Understanding how your body changes each month allows you to work with your hormones instead of fighting them. It’s not about doing less. It’s about doing smarter.

FAQs

What is the best pressing cue for female upper body strength?
The best cue is to pull the bar apart and create full-body tension. It keeps your shoulders stable, improves control, and maximizes power output.

Why does my bar path feel unstable when I press?
Instability often comes from weak shoulder stabilizers or lack of core engagement. Practice pause reps and upper back activation drills.

Can I improve pressing strength without going heavier?
Yes. Focus on control, tempo, and tension. Strength isn’t just about lifting more. It’s about moving better.

Final Thoughts

Learning bar control was one of the biggest game changers in my strength journey. For years, I chased heavier weights, thinking more load would make me stronger. But it wasn’t until I focused on control, on how I moved the bar instead of how much I lifted, that my progress finally felt real.

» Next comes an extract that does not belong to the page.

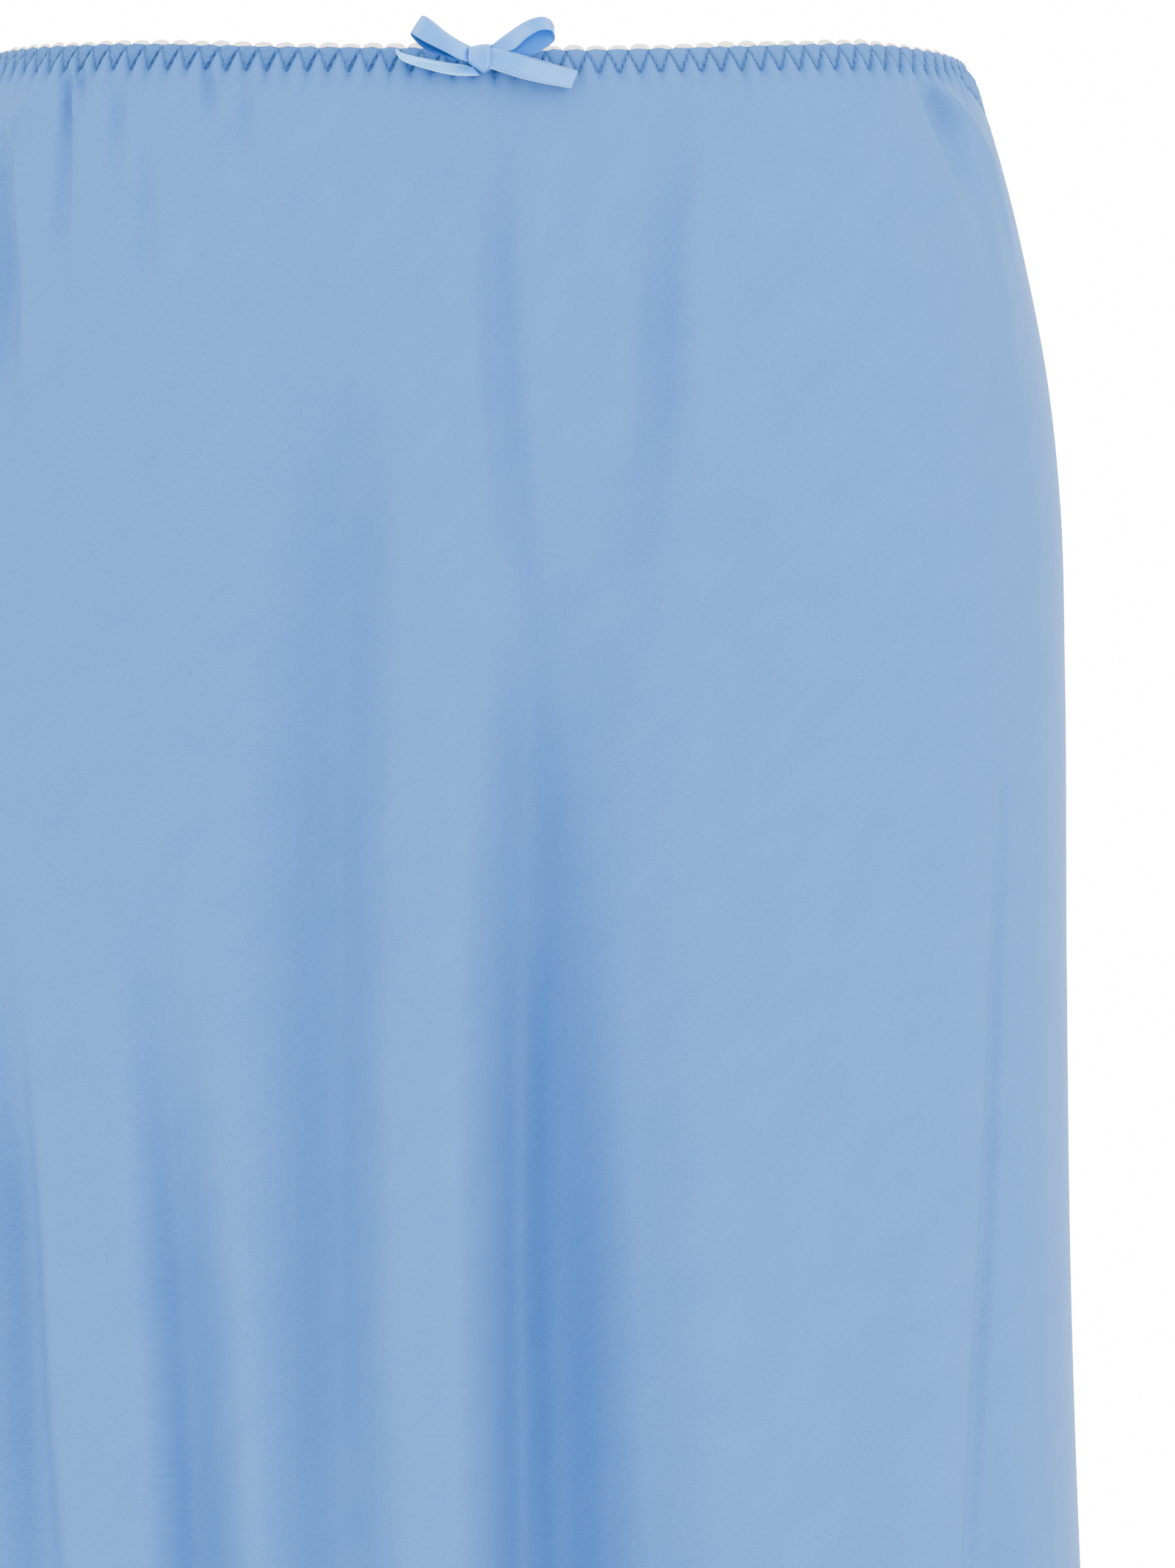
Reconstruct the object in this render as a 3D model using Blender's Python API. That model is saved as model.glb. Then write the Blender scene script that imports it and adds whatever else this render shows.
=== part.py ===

Now, every press feels powerful because it’s intentional. I can feel the tension through my lats, the stability in my shoulders, and the control from my hands to my core. My bar no longer wobbles or drifts, it moves where I direct it.

For women especially, mastering control is about more than just lifting better. It’s about understanding your body, building trust in your strength, and creating power through precision.